Die erste Konsequenz muss natürlich die strafrechtlichen Verfolgung der Täter und der Mitwisser sein. Darüber hinaus bedarf es jedoch weiterer Maßnahmen zur Bekämpfung von Rassismus bei der Polizei. Zu fordern sind u.a. eine allgemeine Kennzeichnungspflicht für Polizisten sowie eine grundsätzliche Abkehr vom Konzept der „ereignisunabhängigen Kontrollen“. Nachfolgend dokumentieren wir ein Interview mit dem Flüchtlingsrat aus der gestrigen Ausgabe des Weser-Kuriers:

„Rassismus im Ansatz bekämpfen“

19.05.2015

Herr Weber, haben Sie zuvor von solch brutalem Vorgehen von Polizisten gegenüber Flüchtlingen gehört? Etwa im Zusammenhang mit Abschiebungen?

Kai Weber: Abschiebungen werden von der Landespolizei durchgeführt. Die Bundespolizei kontrolliert neuralgische Punkte wie Bahnhöfe und Autobahnen, nimmt Leute fest, wenn sie den Verdacht haben, dass diese keinen Pass, kein Aufenthaltsrecht haben. Hier finden Kontrollen statt, rein auf der Grundlage von Äußerlichkeiten wie der Hautfarbe. Das äußere Erscheinungsbild aber darf nicht Anlass sein für polizeiliches Einschreiten. Das haben Gerichte wiederholt festgestellt.

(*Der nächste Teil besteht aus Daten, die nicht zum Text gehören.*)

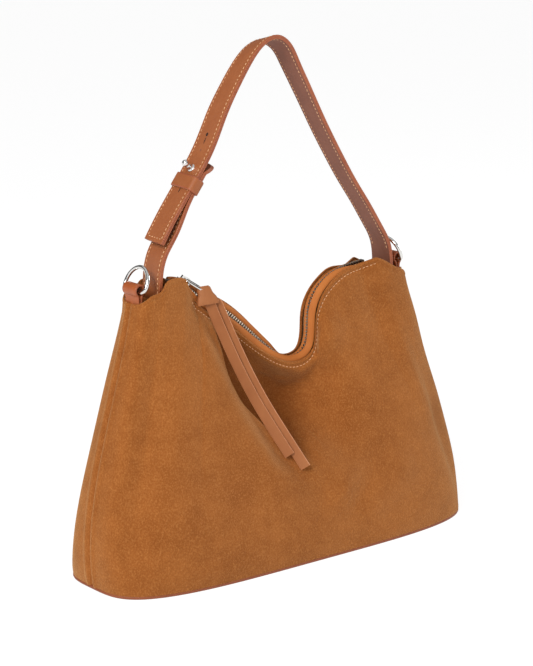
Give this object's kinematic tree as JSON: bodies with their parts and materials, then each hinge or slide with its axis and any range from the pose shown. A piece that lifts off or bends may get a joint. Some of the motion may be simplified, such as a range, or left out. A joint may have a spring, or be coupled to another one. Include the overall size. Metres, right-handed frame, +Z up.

Gab es in der Vergangenheit Misshandlungen durch die Bundespolizei?

Es gab immer wieder Berichte von Dritten über Misshandlungen durch die Bundespolizei, auch in Hannover. Wir haben das nie aufklären können. Was wir haben, ist ein 15 Jahre alter Bericht eines Mannes, der von der Bundespolizei im Hannoverschen Hauptbahnhof verprügelt worden sein soll, weil seine Fahrkarte abgelaufen war. Seither haben wir hier keine dokumentierten Fälle von Misshandlungsvorwürfen gegen die Bundespolizei. Das Ausmaß und die Brutalität der neuen Vorwürfe aber haben eine ganz andere Qualität, das hat uns sprachlos gemacht, eine gezielte Form der Demütigung, die zu Recht als Folter beschrieben wird. Das sind Fälle, die unter keinen Umständen akzeptiert werden können. Diese Form von Exzessen muss systematisch untersucht, strafrechtlich verfolgt und sanktioniert werden.

Sie fordern seit Langem eine Kennzeichnungspflicht für Polizisten. Warum?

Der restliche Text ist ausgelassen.